The Death of Elantra

10

September 23, 2021- At 7 a.m., this morning, I was three blocks from the place of my work assignment. Stopping at a country intersection, I found the sun glaring intensely as it came up over the horizon. I counted to five, and having looked once in each direction, proceeded northward. The screech of the tires was followed all too swiftly by the crash of the large red truck into Elantra’s rear driver’s side door. It missed me, and missed the gas tank, but airbags deployed and I crawled out the passenger side door. Elantra had met its end.

Five years ago, when my Nissan Altima, already on borrowed time, fizzled and died in front of a gas station in Newtown, CT, I was able with family help to buy a 2013 Hyundai Elantra. The intrepid little car took me across the country and back, five times. Its windows were broken out, in 2018, when someone who had been tracking me, in Montreal, wanted my nearly dead computer. Quick action by my insurance carrier got the windows fixed, and I was able to get back back into the United States with no trouble and go on to attend a major family wedding.

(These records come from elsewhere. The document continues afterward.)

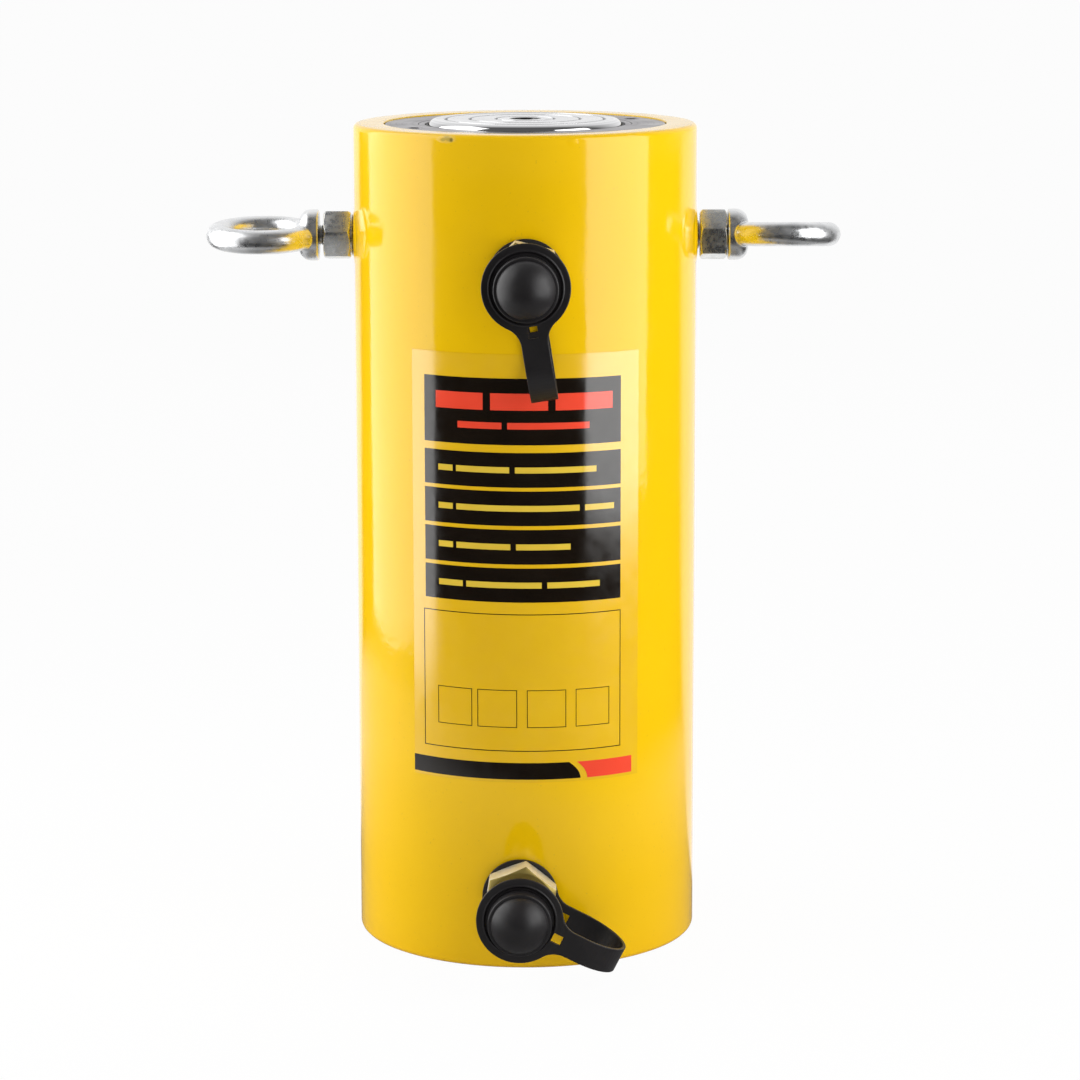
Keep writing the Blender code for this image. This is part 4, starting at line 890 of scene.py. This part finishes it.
def eye_nut(name, side, turn_by, face_radius, node):
    nut = hexagon(name, NUT_FLATS, NUT_START, NUT_END, turn_by)
    face = turn(name + "_face", [(0, 0.0003), (face_radius, 0.0003, 0.0002),
                                 (face_radius, NUT_START + 0.002), (0, NUT_START + 0.002)], steps=96)
    cut_with(nut, face, 'UNION')
    bore = turn(name + "_bore", [(0, -0.001), (0.0072, -0.001), (NUT_BORE, 0.0012),
                                 (NUT_BORE, NUT_END - 0.0012), (0.0070, NUT_END + 0.001),
                                 (0, NUT_END + 0.001)], steps=48)
    cut_with(nut, bore)
    place_piece(nut, outward_frame(side))
    finish_piece(nut, bar_zinc, "bright_zinc", node)


eye_nut("left_lock_nut", -1, math.radians(11), 0.0112, "left_eye_nut")
eye_nut("right_lock_nut", 1, math.radians(41.7), 0.0076, "right_eye_nut")

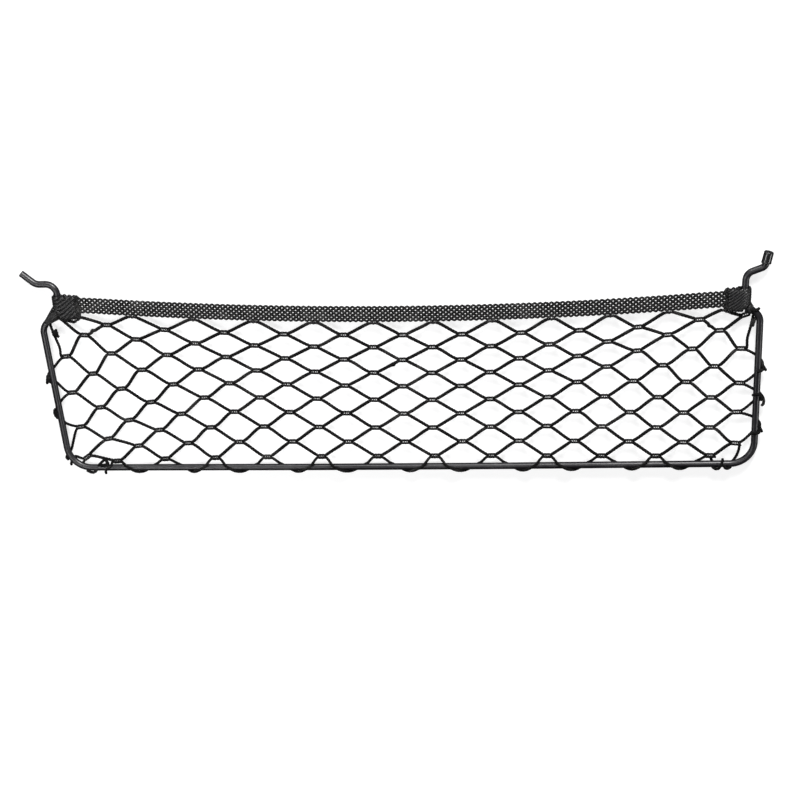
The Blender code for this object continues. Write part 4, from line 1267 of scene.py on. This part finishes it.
def studio_paper(colour, glow):
    """White paper that the camera sees lit to full white. What it sends back to the rod is far weaker, as
    if dark cards stood low round the set, so that the black rod keeps its dark edges."""
    material, tree, shader = new_finish("studio_paper", 0.9)
    seen = add_node(tree, "ShaderNodeLightPath").outputs["Is Camera Ray"]
    tree.links.new(blend_colour(tree, seen, (0.03, 0.03, 0.03), colour), shader.inputs["Base Color"])
    tree.links.new(blend_colour(tree, seen, (0, 0, 0), (1, 1, 1)), shader.inputs["Emission Color"])
    shader.inputs["Emission Strength"].default_value = glow
    return material


floor_mesh = bpy.data.meshes.new("floor")
corners = np.array(((-1, -1, 0), (1, -1, 0), (1, 1, 0), (-1, 1, 0))) * FLOOR_HALF
floor_mesh.from_pydata(corners, [], [(0, 1, 2, 3)])
floor_mesh.materials.append(studio_paper((0.4, 0.4, 0.403), 0.73))
floor = bpy.data.objects.new("floor", floor_mesh)
bpy.context.scene.collection.objects.link(floor)


# %% Lights
def soft_light(name, width, height, power, spot, aim=(0, 0, 0)):
    """A rectangular light at a spot, turned so that its own -Z looks at the aim."""
    light = bpy.data.lights.new(name, "AREA")
    light.shape = "RECTANGLE"
    light.size, light.size_y = width, height
    light.energy = power
    thing = bpy.data.objects.new(name, light)
    back = unit(np.array(spot, float) - aim)
    right = unit(np.cross((0, 1, 0.001), back))
    pose = np.eye(4)
    pose[:3, :3] = np.stack((right, np.cross(back, right), back), axis=1)
    pose[:3, 3] = spot
    thing.matrix_world = Matrix(pose.tolist())
    bpy.context.scene.collection.objects.link(thing)
    return thing


soft_light("overhead", 1.2, 0.6, 5, (-0.1, 0.3, 1.9))
soft_light("back_box", 1.6, 0.4, 20, (-0.1, 1.5, 0.7))
soft_light("pin_box", 0.45, 0.35, 30, (0.5, 1.15, 0.6), (-0.33, 0.09, 0))
soft_light("left_box", 0.3, 0.3, 5, (-0.8, 0.0, 1.05))
soft_light("front_box", 0.12, 0.3, 0.9, (-0.34, -0.2, 0.58), (-0.32, 0, 0))
soft_light("right_box", 0.3, 0.35, 4.5, (1.45, -0.6, 0.68))

world = bpy.data.worlds.new("white_room")
bpy.context.scene.world = world
world.use_nodes = True
world.node_tree.nodes["Background"].inputs["Color"].default_value = (1, 1, 1, 1)
world.node_tree.nodes["Background"].inputs["Strength"].default_value = 0.012
bpy.context.scene.view_settings.view_transform = "Standard"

Elantra took me back and forth, twice, this summer alone. I may well seek to replace it with another Hyundai, once the insurance paperwork is done and the money part is settled. There was nothing more than a slightly bent bumper on the truck and the police noted the sun factor, though we all concurred that I should, somehow, have been able to see the truck coming, before entering the intersection.

Stuff happens, and each time, another lesson is registered. From now on, I will count to ten and look right and left twice, on even the most countrified of roads, as is already the practice in the city.

As for me, I am home and feeling a bit sore, but better than I was before the chiropractor treated me, this afternoon. Elantra will be missed, but it was time.